We made do with what the garage-turned-recording room could only offer. The primitive innards of the box were inescapable playing a large part of the creative forward motion. There were absolutely no alternatives but to let the raw, desert feel to come through loud and hot. It’s something that made it directly into the grooves.
I understand that you, Matt and Austin kind of sequestered yourselves out in the desert to make this album, and that ragged, sweaty, sun beating down vibe is all over this album. Were these 12 songs created during this time period or did you already have bare-bones that you (or Matt) brought in to build upon?
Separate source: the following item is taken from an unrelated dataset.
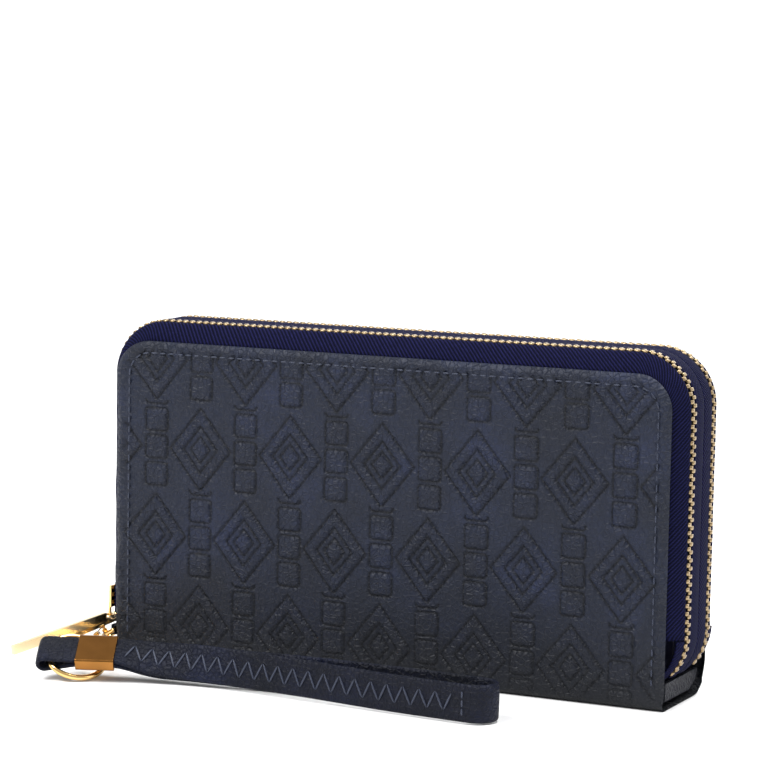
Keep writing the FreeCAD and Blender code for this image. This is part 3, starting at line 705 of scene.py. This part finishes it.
def smooth_run(sections, per_span):
    """A Catmull-Rom run through sections."""
    sections = np.array(sections)
    out = []
    count = len(sections)
    for i in range(count - 1):
        p0, p1, p2, p3 = (sections[min(max(i + step, 0), count - 1)] for step in (-1, 0, 1, 2))
        for t in np.linspace(0, 1, per_span, endpoint=False):
            out.append(0.5 * (2 * p1 + (p2 - p0) * t + (2 * p0 - 5 * p1 + 4 * p2 - p3) * t ** 2
                              + (3 * p1 - p0 - 3 * p2 + p3) * t ** 3))
    out.append(sections[-1])
    return out


front_run, back_run = strap_stops()
front_path = smooth_run(front_run, 14)
back_path = smooth_run(back_run, 14)
start, finish = front_path[-1][0], back_path[-1][0]
bend_middle = (start + finish) / 2
bend_radius = np.linalg.norm(start - bend_middle)
bend = []
for t in np.linspace(0, math.pi, 26)[1:-1]:
    heading_out = np.array([math.sin(t), -math.cos(t), 0])
    bend.append((bend_middle + heading_out * bend_radius, np.array([0, 0, 1.0]), heading_out))
loop_path = [tuple(p) for p in front_path] + bend + [(p[0], p[1], -np.asarray(p[2])) for p in back_path[::-1]]


def band_profile(width, thickness, count=10):
    """A strap's cross-section: a slightly crowned face and round edges, as (across, through)."""
    half = width / 2
    r = thickness / 2
    points = []
    for t in np.linspace(-1, 1, count):
        points.append((t * (half - r), r + 0.14 * (1 - t * t)))
    for t in np.linspace(0, math.pi, 6)[1:-1]:
        points.append((half - r + r * math.sin(t), r * math.cos(t)))
    for t in np.linspace(1, -1, count):
        points.append((t * (half - r), -r - 0.06 * (1 - t * t)))
    for t in np.linspace(0, math.pi, 6)[1:-1]:
        points.append((-half + r - r * math.sin(t), -r * math.cos(t)))
    return points


def strip(name, path, profile, material, body, node_names):
    frames = []
    for centre, across, through in path:
        across = np.asarray(across) / np.linalg.norm(across)
        through = np.asarray(through) / np.linalg.norm(through)
        frames.append((np.asarray(centre), across, through))
    vertices, faces = sweep(frames, profile)
    distance = np.concatenate([[0], np.cumsum([np.linalg.norm(frames[i + 1][0] - frames[i][0])
                                               for i in range(len(frames) - 1)])])
    count = len(profile)
    rest = np.zeros((len(frames) * count, 3))
    rest[:, 0] = np.repeat(distance, count)
    rest[:, 1] = np.tile([p[0] for p in profile], len(frames))
    rest[:, 2] = np.tile([p[1] for p in profile], len(frames))
    piece(name, vertices, faces, material, body, node_names, rest=rest)


strip("wrist_strap_band", loop_path, band_profile(band_width, band - 0.1), strap_leather, "wrist_strap",
      ("strap_front_run", "strap_back_run", "strap_end_bend"))


def fold_path():
    """The strap's leather from the clamp round the ring and back."""
    clamp_half, ring_reach, radius = 6.0, 9.8, 2.05
    eye = clamp_centre - along0 * (clamp_half + ring_reach) - normal0 * 0.9
    upper = clamp_centre + normal0 * 0.8 + along0 * 0.05
    path = [(upper - along0 * d, across0, normal0) for d in (0.0, 3.0, 6.2)]
    top = eye + normal0 * radius
    before = path[-1][0]
    for t in (0.3, 0.55, 0.8):
        ease = t * t * (3 - 2 * t)
        path.append((before + (top - before) * t + normal0 * 0.5 * (ease - t), across0, normal0))
    for angle in np.linspace(0, math.pi, 13):
        out = normal0 * math.cos(angle) - along0 * math.sin(angle)
        path.append((eye + out * radius, across0, out))
    low = eye - normal0 * radius
    target = clamp_centre - normal0 * 0.8 - along0 * 6.2
    for t in (0.25, 0.5, 0.75, 1.0):
        path.append((low + (target - low) * t, across0, -normal0))
    path.append((target + along0 * 6.0, across0, -normal0))
    return path


strip("strap_fold_band", fold_path(), band_profile(band_width - 0.3, band - 0.15), strap_leather,
      "wrist_strap", ("strap_fold",))


def zigzag():
    """Zigzag stitches on the outward face of the strap's front run."""
    path = front_path
    distance = [0.0]
    for a, b in zip(path[:-1], path[1:]):
        distance.append(distance[-1] + np.linalg.norm(b[0] - a[0]))
    distance = np.array(distance)
    stack = np.array([np.concatenate([p[0], p[1], p[2]]) for p in path])

    def at(s, across):
        values = [np.interp(s, distance, stack[:, k]) for k in range(9)]
        centre, a, n = (np.array(values[k:k + 3]) for k in (0, 3, 6))
        a /= np.linalg.norm(a)
        n /= np.linalg.norm(n)
        return centre + a * across + n * (band / 2 + 0.14)

    ends = []
    s, up = 9.0, True
    half_pitch, reach = 2.75, 2.6
    while s + half_pitch < distance[-1] - 3.0:
        low, high = (-reach, reach) if up else (reach, -reach)
        a, b = at(s + 0.12, low), at(s + half_pitch - 0.12, high)
        ends.append((a, b))
        s += half_pitch
        up = not up
    for step in range(3):
        ends.append((at(distance[-1] - 2.0, -3.6 + step * 2.6), at(distance[-1] - 2.0, -1.6 + step * 2.6)))
    vertices, faces = capsules(ends, 0.32)
    piece("strap_zigzag_stitches", vertices, faces, thread, "wrist_strap")


zigzag()


# ---------------------------------------------------------------- studio and camera
floor_mesh = bpy.data.meshes.new("floor")
floor_z, bend_start, sweep_radius = -0.0002, 0.9, 1.2
sweep_line = [(-3.0, floor_z), (bend_start, floor_z)]
sweep_line += [(bend_start + sweep_radius * math.sin(t), sweep_radius - sweep_radius * math.cos(t) + floor_z)
               for t in np.linspace(0, 1.5, 24)[1:]]
sweep_line.append((2.15, 4.0))
floor_mesh.from_pydata([(x, y, z) for y, z in sweep_line for x in (-5.0, 5.0)], [],
                       [(2 * i, 2 * i + 1, 2 * i + 3, 2 * i + 2) for i in range(len(sweep_line) - 1)])
floor_mesh.polygons.foreach_set("use_smooth", [True] * len(floor_mesh.polygons))
floor_mesh.materials.append(floor_material())
floor = bpy.data.objects.new("floor", floor_mesh)
bpy.context.scene.collection.objects.link(floor)

world = bpy.data.worlds.new("studio")
bpy.context.scene.world = world
world.use_nodes = True
world.node_tree.nodes["Background"].inputs["Color"].default_value = (1.0, 1.0, 1.0, 1)
world.node_tree.nodes["Background"].inputs["Strength"].default_value = 0.62


def area_light(name, place, target, size, power):
    data = bpy.data.lights.new(name, "AREA")
    data.shape = "RECTANGLE"
    data.size, data.size_y = size
    data.energy = power
    light = bpy.data.objects.new(name, data)
    light.location = place
    light.rotation_euler = (Vector(target) - Vector(place)).to_track_quat("-Z", "Y").to_euler()
    bpy.context.scene.collection.objects.link(light)


area_light("key_softbox", (-0.45, -0.65, 1.05), (0, 0, 0.05), (0.5, 0.5), 17.0)
area_light("right_softbox", (1.0, 0.0, 0.7), (0.05, 0, 0.05), (0.5, 0.8), 2.5)
area_light("top_softbox", (0.42, 0.15, 1.2), (0.05, 0, 0.05), (0.5, 0.5), 14.0)
area_light("backdrop_softbox", (0.0, 0.9, 1.7), (0, 2.3, 1.2), (2.4, 0.6), 60.0)

az, el, roll = math.radians(25.33), math.radians(6.50), math.radians(1.07)
back = Vector((math.sin(az) * math.cos(el), -math.cos(az) * math.cos(el), math.sin(el)))
right = Vector((math.cos(az), math.sin(az), 0))
up = back.cross(right)
cam_right = right * math.cos(roll) + up * math.sin(roll)
cam_up = up * math.cos(roll) - right * math.sin(roll)
target = Vector((-5.33, -3.0, 88.68)) * MM
camera_data = bpy.data.cameras.new("camera")
camera_data.lens = 138.3
camera_data.sensor_width = 36.0
camera = bpy.data.objects.new("camera", camera_data)
bpy.context.scene.collection.objects.link(camera)
camera.matrix_world = Matrix((
    (cam_right.x, cam_up.x, back.x, target.x + back.x * 0.942),
    (cam_right.y, cam_up.y, back.y, target.y + back.y * 0.942),
    (cam_right.z, cam_up.z, back.z, target.z + back.z * 0.942),
    (0, 0, 0, 1)))
bpy.context.scene.camera = camera
bpy.context.scene.view_settings.view_transform = "Standard"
With only a paper tablet and pencil in hand, we were, indeed, on the path to recording the album with the desert’s energies coming together quickly. We were in total isolation with the only distraction being the nearby cafe holding delights of Mexican cuisine. The framework around some songs always rattling around in my head have the literal sounding board of Matt and Austin’s fierce approach to timing and tuning. “West Coast Junkie” and it’s surf-approved sound colliding with the opposing eerieness of “Desert High” book-ends the package rather handily. From “bare-bones, to, “Take it home, Jones” is a wrap.
Who was the first real rock star you ever met?
He wasn’t necessarily considered a rock star, per se, but on an entirely different plane: B.B. King. I was 7 or 8 years old and my Dad took me into a studio in Houston to see him record. That was truly ground zero for the start of my guitar obsession. I got to spend some time with him many years thereafter and he remembered the little kid in short pants who was on hand that fateful day so long ago.